→ **What you are asked to do**: Locate, in the data below, the line that contains "Continue the Blender" and the line that contains "dress_hidden_nodes()"; reproduce exactly those two lines and every line between them, nothing more.

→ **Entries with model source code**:

----

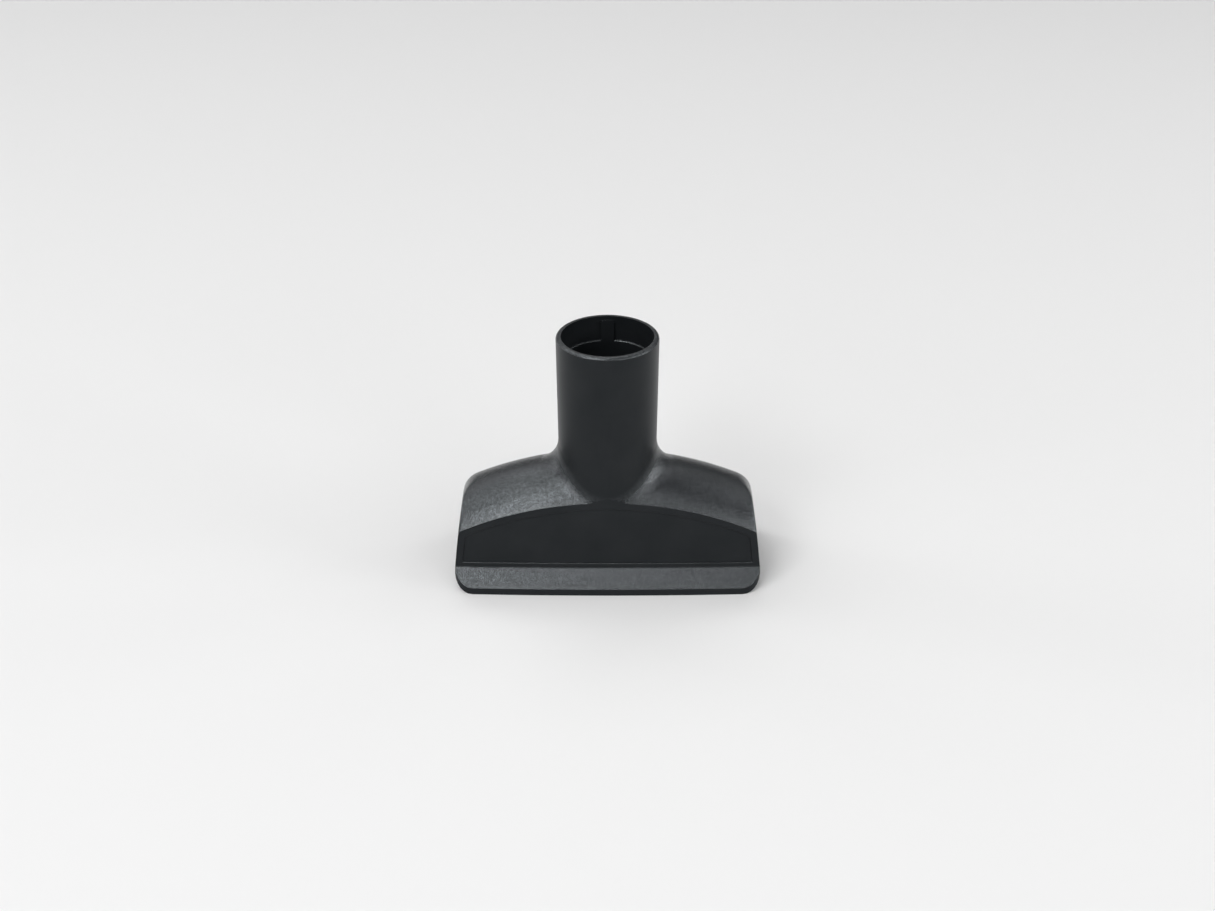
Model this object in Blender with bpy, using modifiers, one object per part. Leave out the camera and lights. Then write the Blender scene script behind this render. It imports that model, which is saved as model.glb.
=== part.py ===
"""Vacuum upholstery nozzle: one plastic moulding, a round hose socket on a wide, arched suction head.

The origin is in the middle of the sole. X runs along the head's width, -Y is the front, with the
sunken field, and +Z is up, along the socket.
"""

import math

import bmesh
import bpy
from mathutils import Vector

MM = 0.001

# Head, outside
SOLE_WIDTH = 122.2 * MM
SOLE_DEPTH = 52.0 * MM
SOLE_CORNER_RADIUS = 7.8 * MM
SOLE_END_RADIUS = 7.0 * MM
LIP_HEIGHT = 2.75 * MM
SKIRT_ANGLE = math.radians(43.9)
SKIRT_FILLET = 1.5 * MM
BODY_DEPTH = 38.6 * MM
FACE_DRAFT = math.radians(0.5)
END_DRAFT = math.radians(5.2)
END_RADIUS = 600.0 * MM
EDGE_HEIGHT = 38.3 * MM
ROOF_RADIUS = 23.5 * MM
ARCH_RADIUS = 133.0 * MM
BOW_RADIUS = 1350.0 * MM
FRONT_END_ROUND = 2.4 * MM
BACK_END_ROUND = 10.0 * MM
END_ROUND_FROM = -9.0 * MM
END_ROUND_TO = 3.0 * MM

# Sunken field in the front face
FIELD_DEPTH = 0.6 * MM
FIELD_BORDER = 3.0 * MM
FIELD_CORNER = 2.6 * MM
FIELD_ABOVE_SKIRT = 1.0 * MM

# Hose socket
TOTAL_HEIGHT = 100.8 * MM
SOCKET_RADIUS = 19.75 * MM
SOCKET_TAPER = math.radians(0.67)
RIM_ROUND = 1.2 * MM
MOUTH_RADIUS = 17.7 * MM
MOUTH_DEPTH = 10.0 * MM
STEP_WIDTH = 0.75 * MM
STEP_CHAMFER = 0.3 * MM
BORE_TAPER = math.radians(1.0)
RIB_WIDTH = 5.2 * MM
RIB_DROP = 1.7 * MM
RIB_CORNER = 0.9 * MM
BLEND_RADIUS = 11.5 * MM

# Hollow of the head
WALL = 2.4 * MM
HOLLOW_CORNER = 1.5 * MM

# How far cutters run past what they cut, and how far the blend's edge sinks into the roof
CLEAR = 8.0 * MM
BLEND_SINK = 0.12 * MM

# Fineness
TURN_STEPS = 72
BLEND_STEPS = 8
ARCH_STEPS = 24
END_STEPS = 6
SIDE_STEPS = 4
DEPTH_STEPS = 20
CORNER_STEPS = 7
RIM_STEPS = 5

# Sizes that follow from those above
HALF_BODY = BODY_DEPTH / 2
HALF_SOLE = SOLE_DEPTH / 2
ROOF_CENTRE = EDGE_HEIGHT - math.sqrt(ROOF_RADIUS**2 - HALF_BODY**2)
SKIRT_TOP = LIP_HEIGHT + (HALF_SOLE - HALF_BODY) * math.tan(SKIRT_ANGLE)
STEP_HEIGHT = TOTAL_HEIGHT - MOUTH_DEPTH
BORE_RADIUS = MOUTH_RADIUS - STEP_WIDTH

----

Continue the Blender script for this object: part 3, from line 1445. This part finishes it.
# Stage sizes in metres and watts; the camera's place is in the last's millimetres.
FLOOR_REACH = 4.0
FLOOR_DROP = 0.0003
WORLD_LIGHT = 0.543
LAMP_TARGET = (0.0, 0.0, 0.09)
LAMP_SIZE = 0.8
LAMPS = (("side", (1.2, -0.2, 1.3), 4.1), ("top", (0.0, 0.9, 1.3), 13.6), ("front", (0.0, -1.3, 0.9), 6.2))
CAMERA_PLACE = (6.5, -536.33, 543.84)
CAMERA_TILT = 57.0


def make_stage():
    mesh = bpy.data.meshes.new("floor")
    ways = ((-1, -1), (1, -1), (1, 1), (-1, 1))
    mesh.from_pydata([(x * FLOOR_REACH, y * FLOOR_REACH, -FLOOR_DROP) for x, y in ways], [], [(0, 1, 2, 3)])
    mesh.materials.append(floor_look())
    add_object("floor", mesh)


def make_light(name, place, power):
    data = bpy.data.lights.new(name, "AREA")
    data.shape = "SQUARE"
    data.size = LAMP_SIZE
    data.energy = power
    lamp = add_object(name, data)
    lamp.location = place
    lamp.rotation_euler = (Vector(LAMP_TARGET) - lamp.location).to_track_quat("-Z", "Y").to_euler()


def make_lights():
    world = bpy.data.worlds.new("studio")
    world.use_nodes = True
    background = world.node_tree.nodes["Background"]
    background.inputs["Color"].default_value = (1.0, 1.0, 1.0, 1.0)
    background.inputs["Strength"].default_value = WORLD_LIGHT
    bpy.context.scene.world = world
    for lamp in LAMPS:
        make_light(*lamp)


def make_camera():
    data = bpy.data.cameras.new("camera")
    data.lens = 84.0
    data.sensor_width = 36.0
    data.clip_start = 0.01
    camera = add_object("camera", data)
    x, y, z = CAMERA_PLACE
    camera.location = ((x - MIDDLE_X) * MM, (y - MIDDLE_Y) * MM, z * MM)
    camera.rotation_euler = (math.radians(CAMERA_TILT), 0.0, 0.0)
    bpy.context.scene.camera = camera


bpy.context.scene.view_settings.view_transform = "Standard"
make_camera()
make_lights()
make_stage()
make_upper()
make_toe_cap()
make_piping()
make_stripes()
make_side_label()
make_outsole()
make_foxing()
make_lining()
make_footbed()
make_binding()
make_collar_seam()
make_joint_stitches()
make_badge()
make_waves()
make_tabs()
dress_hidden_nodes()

----

→ **Written answer**:
Continue the Blender script for this object: part 3, from line 1445. This part finishes it.
# Stage sizes in metres and watts; the camera's place is in the last's millimetres.
FLOOR_REACH = 4.0
FLOOR_DROP = 0.0003
WORLD_LIGHT = 0.543
LAMP_TARGET = (0.0, 0.0, 0.09)
LAMP_SIZE = 0.8
LAMPS = (("side", (1.2, -0.2, 1.3), 4.1), ("top", (0.0, 0.9, 1.3), 13.6), ("front", (0.0, -1.3, 0.9), 6.2))
CAMERA_PLACE = (6.5, -536.33, 543.84)
CAMERA_TILT = 57.0


def make_stage():
    mesh = bpy.data.meshes.new("floor")
    ways = ((-1, -1), (1, -1), (1, 1), (-1, 1))
    mesh.from_pydata([(x * FLOOR_REACH, y * FLOOR_REACH, -FLOOR_DROP) for x, y in ways], [], [(0, 1, 2, 3)])
    mesh.materials.append(floor_look())
    add_object("floor", mesh)


def make_light(name, place, power):
    data = bpy.data.lights.new(name, "AREA")
    data.shape = "SQUARE"
    data.size = LAMP_SIZE
    data.energy = power
    lamp = add_object(name, data)
    lamp.location = place
    lamp.rotation_euler = (Vector(LAMP_TARGET) - lamp.location).to_track_quat("-Z", "Y").to_euler()


def make_lights():
    world = bpy.data.worlds.new("studio")
    world.use_nodes = True
    background = world.node_tree.nodes["Background"]
    background.inputs["Color"].default_value = (1.0, 1.0, 1.0, 1.0)
    background.inputs["Strength"].default_value = WORLD_LIGHT
    bpy.context.scene.world = world
    for lamp in LAMPS:
        make_light(*lamp)


def make_camera():
    data = bpy.data.cameras.new("camera")
    data.lens = 84.0
    data.sensor_width = 36.0
    data.clip_start = 0.01
    camera = add_object("camera", data)
    x, y, z = CAMERA_PLACE
    camera.location = ((x - MIDDLE_X) * MM, (y - MIDDLE_Y) * MM, z * MM)
    camera.rotation_euler = (math.radians(CAMERA_TILT), 0.0, 0.0)
    bpy.context.scene.camera = camera


bpy.context.scene.view_settings.view_transform = "Standard"
make_camera()
make_lights()
make_stage()
make_upper()
make_toe_cap()
make_piping()
make_stripes()
make_side_label()
make_outsole()
make_foxing()
make_lining()
make_footbed()
make_binding()
make_collar_seam()
make_joint_stitches()
make_badge()
make_waves()
make_tabs()
dress_hidden_nodes()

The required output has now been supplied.